Overlevingskans na kankerdiagnose nam in 20 jaar flink toe

De kans op overleving na een kankerdiagnose is de afgelopen twintig jaar „bemoedigend” toegenomen, vooral door nieuwe medicijnen en betere diagnostiek. Wel verschilt de kans op genezing nog altijd sterk per kankersoort. Dat blijkt uit maandag gepubliceerde cijfers van het Integraal Kankercentrum Nederland (IKNL).

De verwachting dat iemand drie jaar na een kankerdiagnose nog in leven is, is de afgelopen twintig jaar met 11 procentpunten gestegen: van 60 procent tussen 2000 en 2004 naar 71 procent tussen 2020-2022. De kans op overleving na vijf jaar is met 68 procent iets kleiner. Met name longkanker, nierkanker, sarcomen (wekedelentumoren), slokdarmkanker en keelholtekanker zijn steeds beter te behandelen, volgens het onafhankelijke kennisinstituut.
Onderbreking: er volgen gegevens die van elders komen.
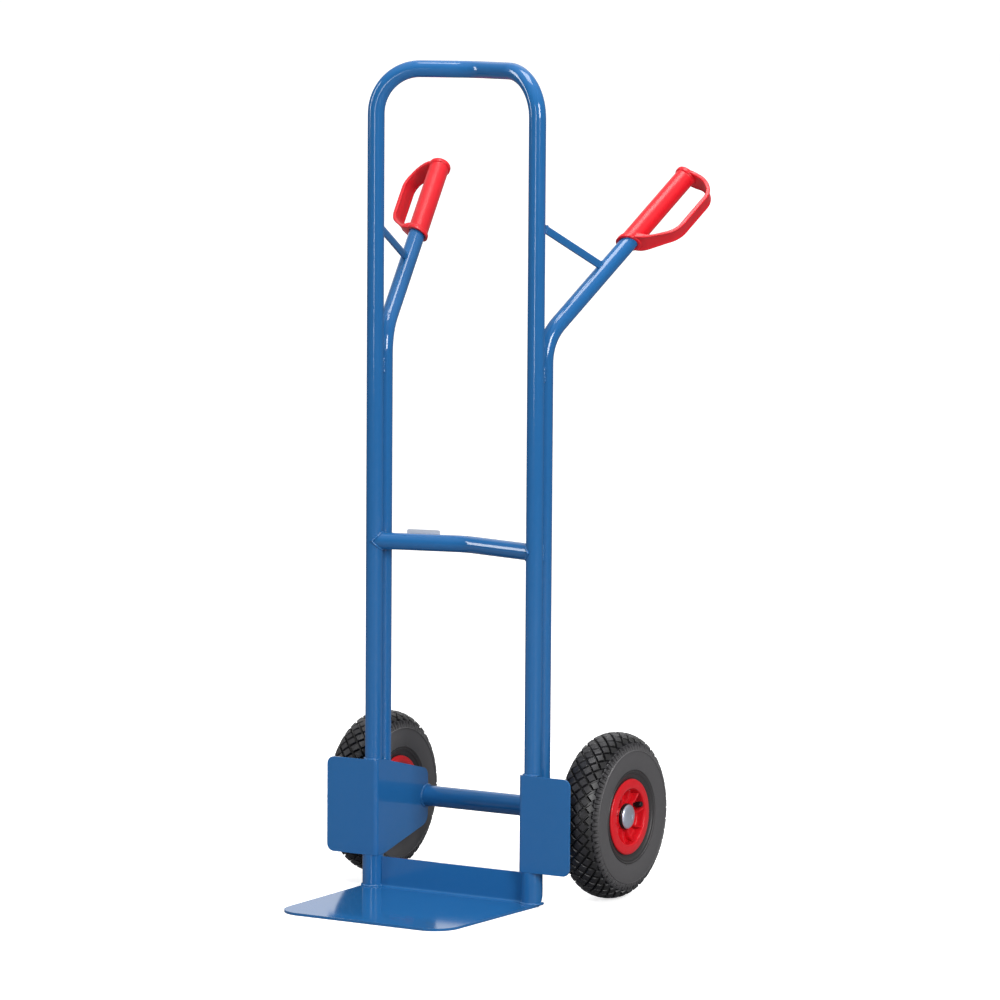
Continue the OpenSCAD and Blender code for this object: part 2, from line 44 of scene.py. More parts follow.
# ---------------------------------------------------------------- main sizes, in millimetres
BACK = 30.394  # the uprights' plane stands this far in front of the origin
HALF_SPAN = 146.0
TUBE_R = 13.25
TUBE_WALL = 2.3
TOP_Z = 1300.0 - TUBE_R
TOP_CRANK = 52.0
BEND_R = 70.0
CROSS_Z = 550.0
CROSS_CRANK = 38.0
HANDLE_Y = 26.8
HANDLE_Z = 877.0
HANDLE_FOOT = 64.0
TILT, SPLAY, ROLL = math.radians(51.3), math.radians(15.75), math.radians(27.0)
HANDLE_REACH = 386.0
HANDLE_BEND_R = 75.0
STRUT_REACH = 165.0
STRUT_HIGH, STRUT_THICK = 12.0, 5.0
GRIP_LEN = 160.0
GRIP_START = HANDLE_REACH - GRIP_LEN + 4.0
FOOT_R = 16.65
FOOT_WALL = 3.4
FOOT_TOP = 53.9
FOOT_SLOPE = math.tan(math.radians(50))  # the feet are cut on a plane rising to the rear
FOOT_CUT = 2.0  # the cut starts this far in front of the uprights
TOE_T, TOE_DEPTH, TOE_HALF, TOE_TAPER = 4.0, 271.0, 160.0, 7.0
BRACKET_T = 3.0
WHEEL_X, AXLE_Y, AXLE_Z = 213.0, 132.0, 130.0
AXLE_TUBE_R = 16.5
TYRE_R, TYRE_HALF = 130.0, 36.0


# ---------------------------------------------------------------- mesh helpers
def grid_faces(rows, cols, wrap_rows=False, wrap_cols=True, start=0):
    """Quads of a rows x cols grid of vertices numbered row by row, closed round either way if asked."""
    i = np.arange(rows if wrap_rows else rows - 1)
    j = np.arange(cols if wrap_cols else cols - 1)
    a, b = np.meshgrid(i, j, indexing="ij")
    c, d = (a + 1) % rows, (b + 1) % cols
    quads = np.stack([a * cols + b, a * cols + d, c * cols + d, c * cols + b], -1)
    return quads.reshape(-1, 4) + start


def fan(ring, centre):
    """Triangles from each edge of a ring of vertex numbers to one centre vertex."""
    ring = np.asarray(ring)
    return np.stack([ring, np.roll(ring, -1), np.full(len(ring), centre)], -1)


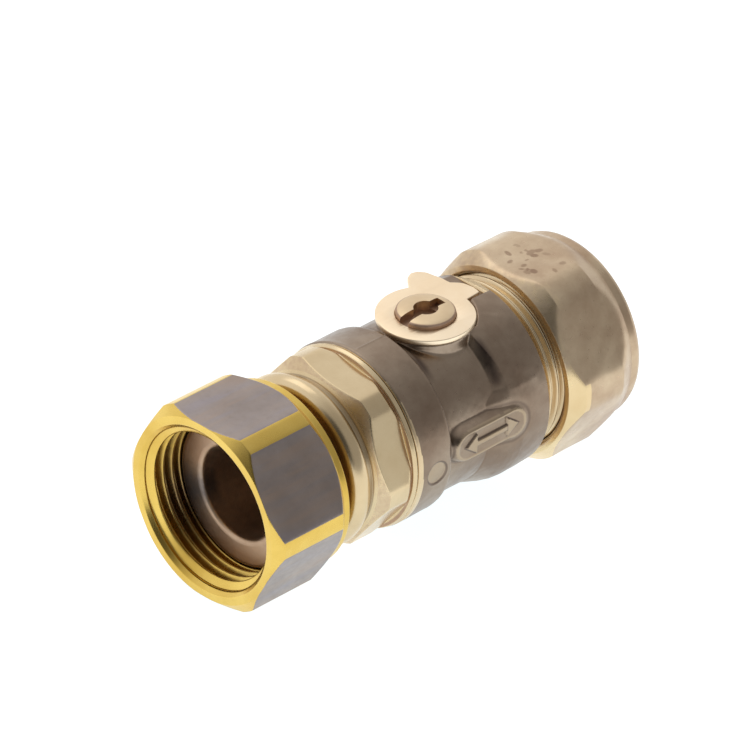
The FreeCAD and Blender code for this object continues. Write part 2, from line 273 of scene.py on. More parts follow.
# ---- end connector ---------------------------------------------------------------
def end_connector():
    """Tail with its flared lip, collar, groove, hexagon and flange ring."""
    hex_start, hex_end = 23.0, 29.2
    bead_x, bead_r, bead_section = 20.2, 12.0, 1.9
    lip = tagged([(7.5, 7.5), (7.2, 7.55), (6.98, 7.72), (6.86, 7.98), (6.8, 8.35), (6.8, 11.2), (6.83, 11.5),
                  (6.92, 11.8), (7.08, 11.96), (7.3, 12.0), (8.4, 12.0), (10.4, 10.0)], LIP, 0.3)
    neck = tagged([(10.4, 10.0), (17.6, 10.0), (18.2, 11.2)], NECK, 0.8)
    bead = [(bead_x + bead_section * math.cos(math.radians(a)),
             bead_r + bead_section * math.sin(math.radians(a)), INNER) for a in range(170, 48, -4)]
    groove = tagged([(21.42, 13.45), (21.7, 12.7), (22.7, 12.7), (23.0, 13.15)], INNER, 0.2, 0.06)
    cone = tagged([(23.0, 13.15), (24.2, 15.1)], OUTER, 0.09)
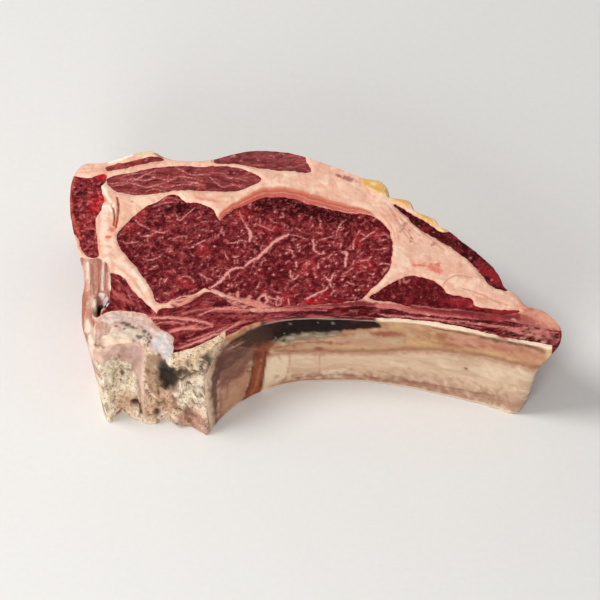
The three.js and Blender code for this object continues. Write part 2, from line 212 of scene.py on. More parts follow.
def smooth_loop(points, step):
    """A smooth closed curve through the points, divided into even steps."""
    p1 = np.array(points, float)
    p0, p2, p3 = np.roll(p1, 1, 0), np.roll(p1, -1, 0), np.roll(p1, -2, 0)
    gap = [np.sqrt(np.linalg.norm(b - a, axis=1))[:, None] for a, b in ((p0, p1), (p1, p2), (p2, p3))]
    leave = (p1 - p0) / gap[0] - (p2 - p0) / (gap[0] + gap[1]) + (p2 - p1) / gap[1]
    arrive = (p2 - p1) / gap[1] - (p3 - p1) / (gap[1] + gap[2]) + (p3 - p2) / gap[2]
    leave, arrive = leave * gap[1], arrive * gap[1]
    parts = []
    for t in np.arange(0, 1, 1 / 24):
        parts.append(
            p1 + leave * t + (3 * (p2 - p1) - 2 * leave - arrive) * t * t
            + (2 * (p1 - p2) + leave + arrive) * t ** 3
        )
    fine = np.stack(parts, 1).reshape(-1, 2)
    fine = np.vstack([fine, fine[:1]])
    length = np.concatenate([[0], np.cumsum(np.linalg.norm(np.diff(fine, axis=0), axis=1))])
    spots = np.linspace(0, length[-1], round(length[-1] / step), endpoint=False)
    return np.stack([np.interp(spots, length, fine[:, k]) for k in (0, 1)], 1)


def outward(loop):
    """The direction away from a loop's inside, at each of its points."""
    run = np.roll(loop, -1, 0) - np.roll(loop, 1, 0)
    area = np.sum(loop[:, 0] * np.roll(loop[:, 1], -1) - loop[:, 1] * np.roll(loop[:, 0], -1))
    side = np.stack([run[:, 1], -run[:, 0]], 1) * (1 if area > 0 else -1)
    return side / np.linalg.norm(side, axis=1)[:, None]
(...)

De tientallen nieuwe medicijnen die de afgelopen decennia zijn geïntroduceerd, hebben aan de verbeterde genezingskansen bijgedragen. Daarvan was het effect bij sommige soorten kankers direct te zien, bij andere, zoals longkanker, pas recentelijk (2020 – 2022). Ook bevolkingsonderzoek, voor vroege opsporing van kanker, betere diagnostiek en aangescherpte technieken spelen een rol. Zo nam de kans om leverkanker te overleven door nieuwe chirurgische ingrepen met 13 procentpunt toe.

Moeilijk behandelbare kankersoorten

Ondanks deze veelbelovende cijfers zijn sommige soorten kankers, zoals maag- lever- en alvleesklierkanker, nog altijd zeer moeilijk behandelbaar. Zo is de kans dat een patiënt met alvleesklierkanker dat na drie jaar kan navertellen nog altijd maar 10 procent.

Meer onderzoek en de ontwikkeling van nieuwe behandelingen blijven dan ook „cruciaal”, benadrukt het IKNL. Tegelijkertijd moeten we ons niet bij iedere patiënt blindstaren op levensverlenging, aldus het kennisinstituut. „Soms zijn de bijwerkingen zo groot dat de kwaliteit van leven in de laatste fase heel slecht wordt. Naast ziektegerichte behandeling is daarom altijd aandacht nodig voor kwaliteit van leven.”